I may end up going back and doing a replacement for staticsite, but I expect to keep it shaped like staticsite so I can use it as a drop-in replacement for the current handful of sites, and it's really worked pretty well. (I will probably try to start with just a replacement template - using plain HTML rather than upgrading to a current version of React - since most of what I want is very simple.) The other possibility is to move to pandoc as the engine, because it tries hard in entirely different ways.

Things Left Behind

The old system had a notification mechanism called Nagaina that had a plugin mechanism for "probes" (AFS, Kerberos, NTP, disks, etc.) It had a crude "run all current probes, then diff against the previous run and notify (via Zephyr) if anything changed". The biggest flaw of this approach was that it relied on sending messages via MIT's Zephyr infrastructure; the second biggest was that it actually worked so I didn't feel that compelled to improve it (or move to something else.)
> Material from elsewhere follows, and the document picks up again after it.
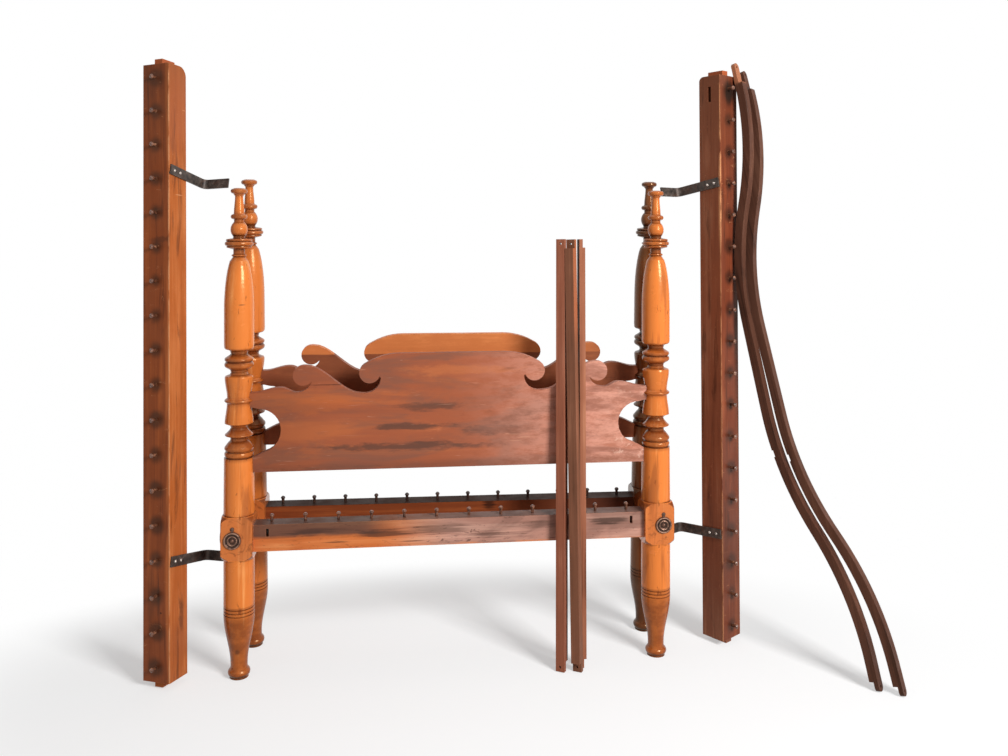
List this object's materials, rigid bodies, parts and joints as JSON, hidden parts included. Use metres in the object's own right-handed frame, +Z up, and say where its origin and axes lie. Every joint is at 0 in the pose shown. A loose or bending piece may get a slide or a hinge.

The new system has a bunch of systemd timer jobs that do things and reports on them by email; OpenAFS notification is gone because the cell is gone, and other things have simpler failure modes and just need less monitoring. I have an extensive folder of possible replacement notification mechanisms - some day I'll pick one and then work backwards to tying anomaly detection and alerting into it.


  1. This definition of static doesn't preclude things with client-side javascript - I've seen one form of static site where the server delivered markdown files directly to the client and the javascript rendered them there, which is almost clever but requires some visible mess in the files, so I've never been that tempted; it would also mean implementing my own markdown extensions in javascript instead of python, and... no.